Lourdes is, on some levels, a place filled with contradictions. Aside from that little grotto (of great spiritual but no particular geographical magnitude) it is just an ordinary little French town. However, you can't put that little grotto aside and because of it Lourdes is awash with all the things you would expect when a small town is overrun by 6 million plus tourists a year. Every building is a hotel, hostel, inn, restaurant, coffee shop or most contentious of all a shop selling devotional objects. If they were small, pleasant or tasteful devotional objects I am sure there would be little contention but I am afraid that they are usually none of these things. They sing, they glow in the dark, they tick but few of the statues and rosaries could claim to be anything exclusive to Lourdes - it is only the sheer number that makes them noteworthy. It is possible that the need to cram what seems like a million of pretty much the same shop selling pretty much the same thing into such a small space is enough to level criticism at Lourdes. However, the truth is that these fairly harmless shops are just a fact of life (a superficial one at that). They have nothing to do with Lourdes itself and I have to admit I quite enjoy looking around them. They are an inevitable oddity which arises because human beings like to sell and buy things (they are not anywhere near the grotto!!). The town of Lourdes is not the grotto - the domain, where the actual holy sights are based, is walled off completely and protected from this mass tourism. When you are at the grotto the busy tourist town seems a million miles away. That grotto draws you to it with an immense promise of peace and it makes all the trimmings that surround Lourdes utterly irrelevant. Even the grotto itself is often filled with activity of one kind or another but I always remember it as being very still. All I can remember hearing is the Gav river flowing beside it.

Lourdes is a real place and while the grotto may be the closest thing I think the soul gets to a taste of heaven it does not change the fact it is still on earth. Of course we will surround it and change it but its truth remains untouched - like the eternal truth, it remains unchanged. People may claim Lourdes is a contradiction- that it preaches one thing and does another. I would say it is nothing of the sort - it is a wondrous, jangling mix of languages and praise. This may confuse people but these this place only exists in its current form because of the love of a mother - magnified and resounding. There is no contradiction of the message of Lourdes or Bernadette's unflinching truths here only human beings in all their complexity but Lourdes is truly the one place where there are no contradictions of the soul- and as for contradictions of the other kind- they are found in every place. Yet Lourdes a safe haven where the streets are filled with rosaries. You can carry your rosary openly and display your faith, you can plaster pictures of the Pope all around and you can be Catholic in all its beauty without fear, in fellowship with people from all different nations.
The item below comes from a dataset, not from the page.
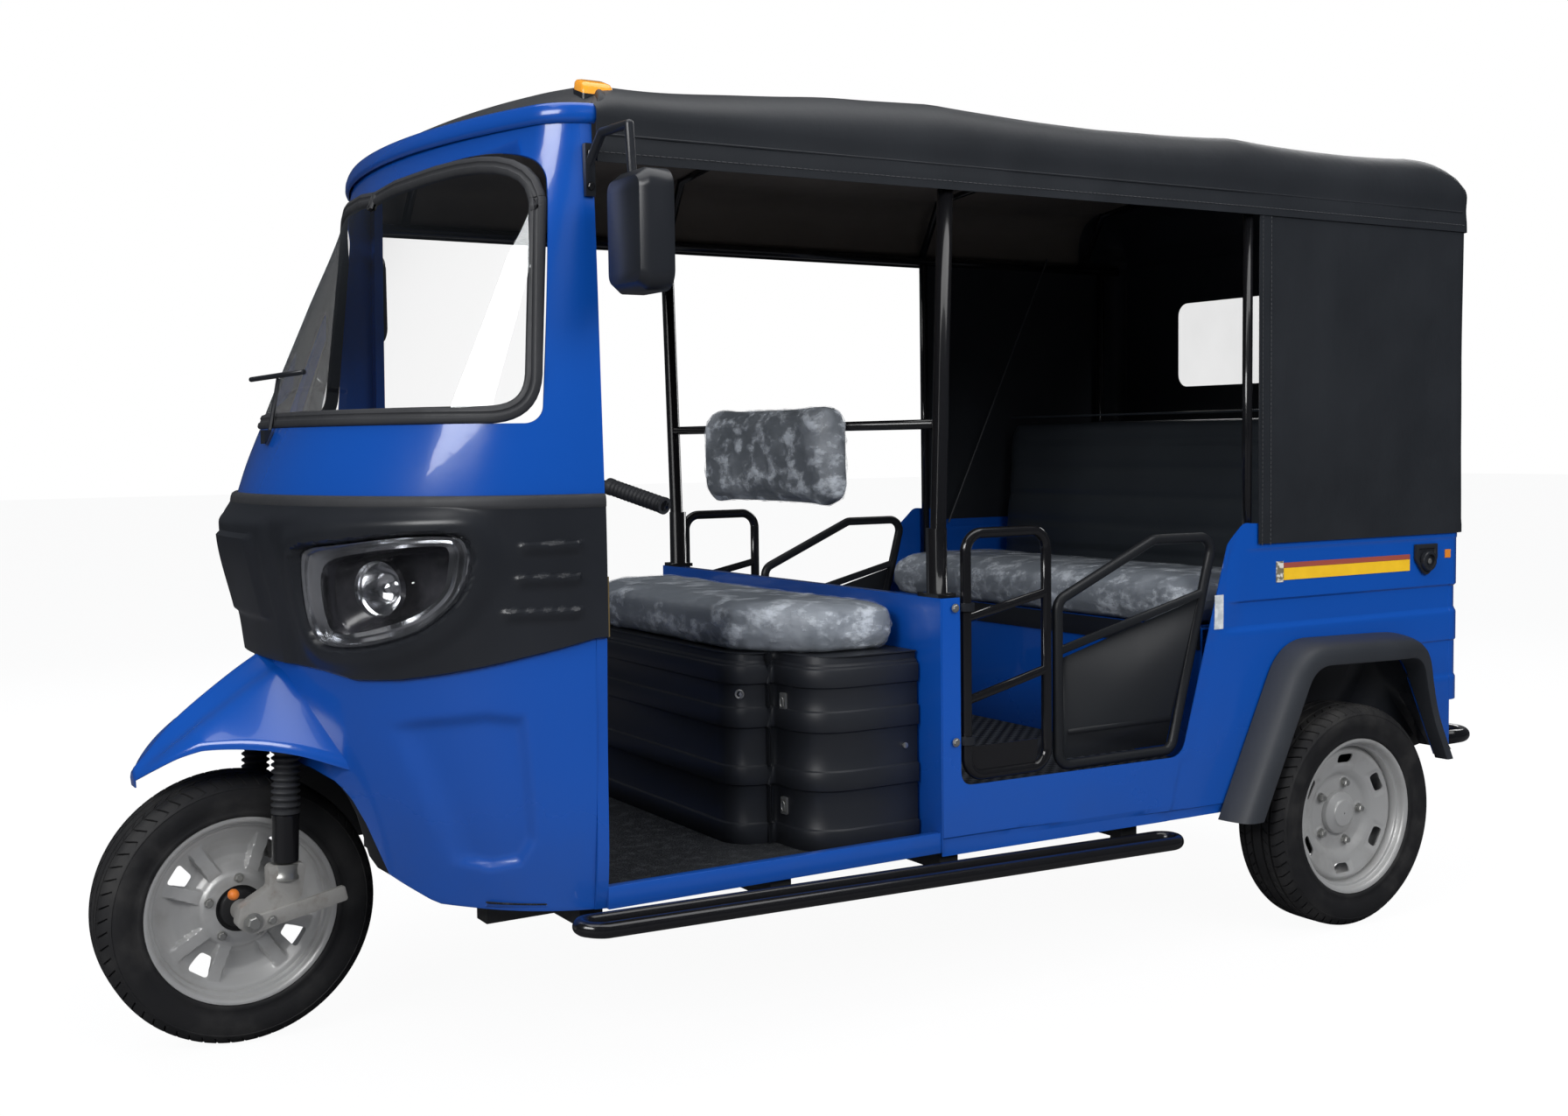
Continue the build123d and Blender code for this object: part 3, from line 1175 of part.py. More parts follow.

How can this be anything but a sign of hope at a time when Catholicism is becoming less welcome on our streets, in our schools and on our televisions? Lourdes is unity and love so who wants to waste time talking about singing, ticking statues in the midst of it? Certainly not me.


Monica @ Monkey Musings said...

Perhaps someday their hearts and minds will be open to the love and miracles that are poured out at that holy site. But skepticism and criticism will never go away - they existed in St. Bernadette's time... and certainly more now.

Father Anthony Ho said...

I was in Lourdes for the first time this month (from May 1st to May 4th), and I agree with your post. We too enjoyed shopping around a bit. But I like the fact the there is no shop close to the Grotto. Many of us experienced and touched by the grace of God in Lourdres. Mother Mary is surely there helping and praying for her children.

Veritas said...

I can hardly wait to walk those streets, enter the sanctuary, pray at the grotto - and take the photos to share like you do here. If I go to Lourdes looking for something to criticise I'll surely find it, but if I go looking for what will lift the heart and mind and soul I'll find that too - probably at every corner.
I've yet to meet anyone who has not felt better for having visited Lourdes - and that fact and this blog are endorsements enough for me!

SQUELLY said...

Thanks to you all - for comments which have lifted my heart.

Monica- you are quite right that these things have always existed and in a way they stand to make the place stonger.

Father Anthony I am so glad you got to go. I like the fact that the grotto is shop free too. It should stay that way.

Ann, I thank you always for you kindness. You will find much to lift your heart, mind and soul and I am sure you will find yourself blessed with many graces.

God Bless!

~Joseph the Worker said...

Thanks for your thoughts. I sincerely hope I can visit soon and a post like this can help me frame the commercialization into its proper place.

SQUELLY said...

Thanks so much- I really hope this is the case. God Bless!